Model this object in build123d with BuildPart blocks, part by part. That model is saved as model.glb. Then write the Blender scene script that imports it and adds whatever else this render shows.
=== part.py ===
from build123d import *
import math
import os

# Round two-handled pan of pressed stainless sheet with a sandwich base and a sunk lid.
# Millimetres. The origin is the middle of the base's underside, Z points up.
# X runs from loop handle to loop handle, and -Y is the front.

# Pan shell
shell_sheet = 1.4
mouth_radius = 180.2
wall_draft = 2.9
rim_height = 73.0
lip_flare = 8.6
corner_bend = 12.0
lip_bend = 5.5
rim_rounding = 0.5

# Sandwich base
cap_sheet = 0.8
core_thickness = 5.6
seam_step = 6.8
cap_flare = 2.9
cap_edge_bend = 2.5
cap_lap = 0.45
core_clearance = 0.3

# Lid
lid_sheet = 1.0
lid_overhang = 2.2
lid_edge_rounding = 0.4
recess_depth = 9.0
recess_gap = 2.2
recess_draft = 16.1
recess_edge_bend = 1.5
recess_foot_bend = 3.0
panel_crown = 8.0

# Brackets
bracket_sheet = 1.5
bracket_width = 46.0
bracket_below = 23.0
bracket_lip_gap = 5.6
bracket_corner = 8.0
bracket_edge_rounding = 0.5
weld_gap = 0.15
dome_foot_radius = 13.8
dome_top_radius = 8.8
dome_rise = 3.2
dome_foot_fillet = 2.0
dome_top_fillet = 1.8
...
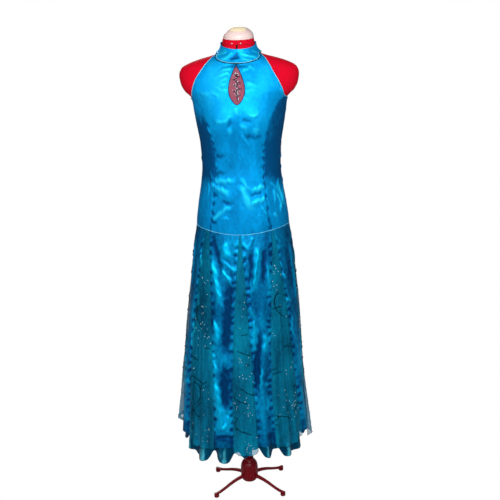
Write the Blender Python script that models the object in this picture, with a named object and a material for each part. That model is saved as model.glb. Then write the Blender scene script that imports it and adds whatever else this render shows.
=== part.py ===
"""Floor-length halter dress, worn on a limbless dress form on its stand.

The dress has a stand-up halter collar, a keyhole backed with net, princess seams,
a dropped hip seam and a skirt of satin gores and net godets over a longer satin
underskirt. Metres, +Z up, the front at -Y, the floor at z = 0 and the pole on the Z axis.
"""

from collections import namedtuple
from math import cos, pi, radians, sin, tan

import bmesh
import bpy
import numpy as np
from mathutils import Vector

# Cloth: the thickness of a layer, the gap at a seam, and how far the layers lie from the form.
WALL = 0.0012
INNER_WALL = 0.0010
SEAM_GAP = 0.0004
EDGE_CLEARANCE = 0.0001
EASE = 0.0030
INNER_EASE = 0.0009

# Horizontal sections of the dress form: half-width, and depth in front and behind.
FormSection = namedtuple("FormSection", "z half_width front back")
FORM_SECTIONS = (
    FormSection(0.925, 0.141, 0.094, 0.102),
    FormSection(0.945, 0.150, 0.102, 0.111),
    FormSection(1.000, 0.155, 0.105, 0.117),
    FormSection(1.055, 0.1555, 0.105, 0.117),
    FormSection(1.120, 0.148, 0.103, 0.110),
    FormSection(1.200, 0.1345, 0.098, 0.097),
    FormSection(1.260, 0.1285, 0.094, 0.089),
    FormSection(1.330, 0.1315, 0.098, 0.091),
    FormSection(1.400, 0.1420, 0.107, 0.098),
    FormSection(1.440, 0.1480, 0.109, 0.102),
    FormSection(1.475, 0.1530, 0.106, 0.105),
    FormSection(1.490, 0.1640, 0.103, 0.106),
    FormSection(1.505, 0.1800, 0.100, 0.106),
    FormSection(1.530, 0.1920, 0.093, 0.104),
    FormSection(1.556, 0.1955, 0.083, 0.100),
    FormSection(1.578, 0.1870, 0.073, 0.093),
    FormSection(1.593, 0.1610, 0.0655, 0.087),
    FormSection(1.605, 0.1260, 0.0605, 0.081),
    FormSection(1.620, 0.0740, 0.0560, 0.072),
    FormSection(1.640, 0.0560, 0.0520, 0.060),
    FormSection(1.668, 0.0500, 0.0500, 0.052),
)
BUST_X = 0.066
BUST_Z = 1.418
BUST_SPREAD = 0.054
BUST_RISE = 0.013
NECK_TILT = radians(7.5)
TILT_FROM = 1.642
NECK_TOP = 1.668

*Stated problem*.
Produce only the lines from the line containing "Model this object" through the line containing "dome_top_fillet = 1.8", inclusive of both, exactly as they stand in the entries above.

*Solved problem*.
Model this object in build123d with BuildPart blocks, part by part. That model is saved as model.glb. Then write the Blender scene script that imports it and adds whatever else this render shows.
=== part.py ===
from build123d import *
import math
import os

# Round two-handled pan of pressed stainless sheet with a sandwich base and a sunk lid.
# Millimetres. The origin is the middle of the base's underside, Z points up.
# X runs from loop handle to loop handle, and -Y is the front.

# Pan shell
shell_sheet = 1.4
mouth_radius = 180.2
wall_draft = 2.9
rim_height = 73.0
lip_flare = 8.6
corner_bend = 12.0
lip_bend = 5.5
rim_rounding = 0.5

# Sandwich base
cap_sheet = 0.8
core_thickness = 5.6
seam_step = 6.8
cap_flare = 2.9
cap_edge_bend = 2.5
cap_lap = 0.45
core_clearance = 0.3

# Lid
lid_sheet = 1.0
lid_overhang = 2.2
lid_edge_rounding = 0.4
recess_depth = 9.0
recess_gap = 2.2
recess_draft = 16.1
recess_edge_bend = 1.5
recess_foot_bend = 3.0
panel_crown = 8.0

# Brackets
bracket_sheet = 1.5
bracket_width = 46.0
bracket_below = 23.0
bracket_lip_gap = 5.6
bracket_corner = 8.0
bracket_edge_rounding = 0.5
weld_gap = 0.15
dome_foot_radius = 13.8
dome_top_radius = 8.8
dome_rise = 3.2
dome_foot_fillet = 2.0
dome_top_fillet = 1.8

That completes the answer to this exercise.